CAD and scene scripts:
☆ ☆ ☆ ☆
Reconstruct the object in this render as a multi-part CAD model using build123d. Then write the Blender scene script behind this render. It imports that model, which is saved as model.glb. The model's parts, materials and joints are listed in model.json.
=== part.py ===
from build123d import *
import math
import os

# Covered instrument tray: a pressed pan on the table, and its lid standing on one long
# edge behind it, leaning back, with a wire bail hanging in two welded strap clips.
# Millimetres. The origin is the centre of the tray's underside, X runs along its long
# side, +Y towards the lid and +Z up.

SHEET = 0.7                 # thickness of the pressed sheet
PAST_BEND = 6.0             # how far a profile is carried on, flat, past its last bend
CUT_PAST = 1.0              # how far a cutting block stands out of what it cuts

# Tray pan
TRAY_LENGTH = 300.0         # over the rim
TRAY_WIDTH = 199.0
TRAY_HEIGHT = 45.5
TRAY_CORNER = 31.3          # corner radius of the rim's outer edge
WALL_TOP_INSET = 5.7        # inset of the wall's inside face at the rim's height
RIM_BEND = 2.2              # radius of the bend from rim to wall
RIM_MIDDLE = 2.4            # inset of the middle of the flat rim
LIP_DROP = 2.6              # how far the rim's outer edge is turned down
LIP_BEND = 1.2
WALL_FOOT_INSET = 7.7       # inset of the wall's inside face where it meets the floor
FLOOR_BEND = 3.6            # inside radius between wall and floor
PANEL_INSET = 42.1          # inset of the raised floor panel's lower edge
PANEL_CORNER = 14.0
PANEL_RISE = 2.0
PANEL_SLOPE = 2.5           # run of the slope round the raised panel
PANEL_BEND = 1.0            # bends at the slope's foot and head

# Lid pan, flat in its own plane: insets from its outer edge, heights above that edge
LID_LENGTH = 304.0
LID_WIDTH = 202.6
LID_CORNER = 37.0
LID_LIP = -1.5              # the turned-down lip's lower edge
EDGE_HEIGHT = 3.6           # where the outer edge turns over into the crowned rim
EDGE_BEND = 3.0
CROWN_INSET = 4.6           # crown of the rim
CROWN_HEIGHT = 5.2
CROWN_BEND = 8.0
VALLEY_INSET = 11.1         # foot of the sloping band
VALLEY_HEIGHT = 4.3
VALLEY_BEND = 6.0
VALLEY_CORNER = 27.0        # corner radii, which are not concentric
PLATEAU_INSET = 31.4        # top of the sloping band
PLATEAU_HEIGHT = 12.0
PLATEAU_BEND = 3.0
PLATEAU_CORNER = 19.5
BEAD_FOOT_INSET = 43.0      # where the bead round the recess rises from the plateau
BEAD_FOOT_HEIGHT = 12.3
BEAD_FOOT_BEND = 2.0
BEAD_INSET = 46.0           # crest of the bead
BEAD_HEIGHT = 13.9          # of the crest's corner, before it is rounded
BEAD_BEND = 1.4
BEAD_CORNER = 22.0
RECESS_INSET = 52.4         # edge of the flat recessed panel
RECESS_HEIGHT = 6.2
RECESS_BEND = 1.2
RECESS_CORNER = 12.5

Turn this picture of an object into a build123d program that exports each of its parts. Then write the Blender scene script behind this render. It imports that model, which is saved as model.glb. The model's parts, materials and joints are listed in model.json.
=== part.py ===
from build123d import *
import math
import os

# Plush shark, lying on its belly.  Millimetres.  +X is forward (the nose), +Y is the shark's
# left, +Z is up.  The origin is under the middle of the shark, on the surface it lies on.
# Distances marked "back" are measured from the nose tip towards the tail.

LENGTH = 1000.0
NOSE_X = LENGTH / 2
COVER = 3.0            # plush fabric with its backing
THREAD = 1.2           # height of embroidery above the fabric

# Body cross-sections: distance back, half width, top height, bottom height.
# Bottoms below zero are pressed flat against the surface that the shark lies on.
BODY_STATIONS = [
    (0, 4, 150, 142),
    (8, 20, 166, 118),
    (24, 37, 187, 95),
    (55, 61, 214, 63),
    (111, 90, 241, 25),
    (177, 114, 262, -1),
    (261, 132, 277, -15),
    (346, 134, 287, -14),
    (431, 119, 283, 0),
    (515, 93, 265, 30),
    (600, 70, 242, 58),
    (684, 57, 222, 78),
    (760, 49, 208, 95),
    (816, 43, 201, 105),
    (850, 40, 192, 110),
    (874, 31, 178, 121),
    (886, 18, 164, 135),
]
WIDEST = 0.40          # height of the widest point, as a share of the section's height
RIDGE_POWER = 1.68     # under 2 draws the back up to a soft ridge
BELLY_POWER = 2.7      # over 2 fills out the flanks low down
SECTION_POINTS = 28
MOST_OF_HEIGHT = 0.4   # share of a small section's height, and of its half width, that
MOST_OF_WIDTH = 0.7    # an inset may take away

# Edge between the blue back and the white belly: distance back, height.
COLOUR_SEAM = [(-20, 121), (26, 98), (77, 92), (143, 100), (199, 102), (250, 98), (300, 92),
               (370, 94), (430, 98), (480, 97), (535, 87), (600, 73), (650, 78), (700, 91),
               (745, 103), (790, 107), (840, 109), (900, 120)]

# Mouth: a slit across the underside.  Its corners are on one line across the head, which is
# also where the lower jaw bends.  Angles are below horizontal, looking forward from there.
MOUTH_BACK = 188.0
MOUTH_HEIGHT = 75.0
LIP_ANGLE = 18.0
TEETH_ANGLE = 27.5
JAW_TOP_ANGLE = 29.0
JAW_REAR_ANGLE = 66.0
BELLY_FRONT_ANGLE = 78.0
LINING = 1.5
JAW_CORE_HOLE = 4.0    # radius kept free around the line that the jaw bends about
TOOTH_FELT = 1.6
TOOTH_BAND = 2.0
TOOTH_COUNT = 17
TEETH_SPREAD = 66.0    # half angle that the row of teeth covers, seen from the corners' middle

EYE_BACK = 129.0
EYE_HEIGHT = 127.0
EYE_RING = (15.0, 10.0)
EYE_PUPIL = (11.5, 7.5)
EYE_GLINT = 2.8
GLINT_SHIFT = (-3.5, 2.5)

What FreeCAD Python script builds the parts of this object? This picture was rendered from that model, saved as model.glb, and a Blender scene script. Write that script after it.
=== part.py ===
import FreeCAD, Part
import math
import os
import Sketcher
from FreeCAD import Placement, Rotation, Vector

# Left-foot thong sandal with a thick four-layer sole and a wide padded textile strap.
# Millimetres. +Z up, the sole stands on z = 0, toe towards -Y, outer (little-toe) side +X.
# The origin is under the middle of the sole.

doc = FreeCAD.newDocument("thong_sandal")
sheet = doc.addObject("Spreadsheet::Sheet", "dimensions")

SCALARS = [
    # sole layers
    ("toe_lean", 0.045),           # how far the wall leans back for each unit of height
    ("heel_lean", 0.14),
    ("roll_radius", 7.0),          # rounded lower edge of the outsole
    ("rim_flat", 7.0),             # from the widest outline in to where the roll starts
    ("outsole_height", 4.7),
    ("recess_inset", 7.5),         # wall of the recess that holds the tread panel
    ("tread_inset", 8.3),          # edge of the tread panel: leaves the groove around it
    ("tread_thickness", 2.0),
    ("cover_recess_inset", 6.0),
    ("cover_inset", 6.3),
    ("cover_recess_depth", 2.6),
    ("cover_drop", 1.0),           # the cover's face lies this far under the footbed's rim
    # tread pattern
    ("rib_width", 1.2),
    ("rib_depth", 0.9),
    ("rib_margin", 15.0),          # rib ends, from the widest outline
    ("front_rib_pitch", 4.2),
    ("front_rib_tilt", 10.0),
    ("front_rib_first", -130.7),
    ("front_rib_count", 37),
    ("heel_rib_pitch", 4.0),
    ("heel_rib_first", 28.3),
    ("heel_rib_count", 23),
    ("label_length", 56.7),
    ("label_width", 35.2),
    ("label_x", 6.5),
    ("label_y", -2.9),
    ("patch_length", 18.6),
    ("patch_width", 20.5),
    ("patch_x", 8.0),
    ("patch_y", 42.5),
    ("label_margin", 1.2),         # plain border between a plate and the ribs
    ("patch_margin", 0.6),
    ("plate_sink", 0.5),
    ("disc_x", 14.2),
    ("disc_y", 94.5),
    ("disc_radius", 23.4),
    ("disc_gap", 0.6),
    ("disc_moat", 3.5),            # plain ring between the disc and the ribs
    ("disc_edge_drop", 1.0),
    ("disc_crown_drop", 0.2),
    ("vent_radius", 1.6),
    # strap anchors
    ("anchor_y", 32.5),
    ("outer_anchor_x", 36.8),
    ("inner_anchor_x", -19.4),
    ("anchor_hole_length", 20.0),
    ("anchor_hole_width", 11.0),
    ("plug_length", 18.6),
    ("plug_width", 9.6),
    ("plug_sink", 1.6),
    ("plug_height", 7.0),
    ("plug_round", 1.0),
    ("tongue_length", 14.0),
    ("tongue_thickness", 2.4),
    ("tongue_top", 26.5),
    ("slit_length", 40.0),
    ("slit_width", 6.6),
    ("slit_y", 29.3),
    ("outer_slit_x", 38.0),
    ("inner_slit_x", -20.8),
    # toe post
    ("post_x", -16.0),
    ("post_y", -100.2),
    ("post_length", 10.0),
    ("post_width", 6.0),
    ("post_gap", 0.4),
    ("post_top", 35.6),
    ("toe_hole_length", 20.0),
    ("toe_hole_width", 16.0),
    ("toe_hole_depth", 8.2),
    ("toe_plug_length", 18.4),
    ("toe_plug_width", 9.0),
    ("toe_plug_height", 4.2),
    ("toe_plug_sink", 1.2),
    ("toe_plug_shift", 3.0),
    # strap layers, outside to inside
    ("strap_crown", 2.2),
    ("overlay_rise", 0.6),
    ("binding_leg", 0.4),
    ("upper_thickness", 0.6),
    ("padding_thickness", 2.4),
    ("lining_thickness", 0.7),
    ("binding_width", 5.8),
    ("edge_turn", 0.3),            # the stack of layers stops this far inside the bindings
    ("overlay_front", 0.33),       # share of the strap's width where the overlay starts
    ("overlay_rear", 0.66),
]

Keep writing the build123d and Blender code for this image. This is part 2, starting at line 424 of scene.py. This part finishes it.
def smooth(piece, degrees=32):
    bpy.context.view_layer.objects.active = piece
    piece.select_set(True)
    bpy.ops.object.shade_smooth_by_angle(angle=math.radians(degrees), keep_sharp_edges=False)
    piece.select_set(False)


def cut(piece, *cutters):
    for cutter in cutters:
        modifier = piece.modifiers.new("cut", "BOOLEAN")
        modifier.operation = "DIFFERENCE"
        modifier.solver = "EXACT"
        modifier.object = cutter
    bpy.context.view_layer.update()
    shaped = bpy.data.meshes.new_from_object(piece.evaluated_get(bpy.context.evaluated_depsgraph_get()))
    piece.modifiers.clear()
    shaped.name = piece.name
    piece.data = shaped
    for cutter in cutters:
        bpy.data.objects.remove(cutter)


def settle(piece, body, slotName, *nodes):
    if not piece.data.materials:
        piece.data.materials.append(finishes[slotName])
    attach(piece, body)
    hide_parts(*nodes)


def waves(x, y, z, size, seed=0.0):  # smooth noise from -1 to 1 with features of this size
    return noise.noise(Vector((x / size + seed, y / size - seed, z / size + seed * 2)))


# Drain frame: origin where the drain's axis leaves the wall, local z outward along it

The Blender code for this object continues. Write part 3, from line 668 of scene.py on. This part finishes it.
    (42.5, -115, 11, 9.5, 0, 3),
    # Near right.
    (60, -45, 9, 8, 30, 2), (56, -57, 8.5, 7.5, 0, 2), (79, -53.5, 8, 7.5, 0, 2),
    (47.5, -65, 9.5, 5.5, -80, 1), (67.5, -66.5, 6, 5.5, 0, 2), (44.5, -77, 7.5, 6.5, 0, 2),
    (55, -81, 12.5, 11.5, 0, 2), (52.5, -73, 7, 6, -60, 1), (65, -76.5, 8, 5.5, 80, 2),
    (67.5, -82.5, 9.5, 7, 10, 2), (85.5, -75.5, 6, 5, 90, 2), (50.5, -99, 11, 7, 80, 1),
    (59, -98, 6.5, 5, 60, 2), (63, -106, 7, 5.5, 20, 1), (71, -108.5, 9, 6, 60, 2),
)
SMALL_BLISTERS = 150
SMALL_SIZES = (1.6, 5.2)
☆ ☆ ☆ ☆
Directions for this task: Word for word, please print every line from the beginning of the records to the line bearing "CUT_PAST = 1.0", counting both ends and stopping there.

Output for this task:
Reconstruct the object in this render as a multi-part CAD model using build123d. Then write the Blender scene script behind this render. It imports that model, which is saved as model.glb. The model's parts, materials and joints are listed in model.json.
=== part.py ===
from build123d import *
import math
import os

# Covered instrument tray: a pressed pan on the table, and its lid standing on one long
# edge behind it, leaning back, with a wire bail hanging in two welded strap clips.
# Millimetres. The origin is the centre of the tray's underside, X runs along its long
# side, +Y towards the lid and +Z up.

SHEET = 0.7                 # thickness of the pressed sheet
PAST_BEND = 6.0             # how far a profile is carried on, flat, past its last bend
CUT_PAST = 1.0              # how far a cutting block stands out of what it cuts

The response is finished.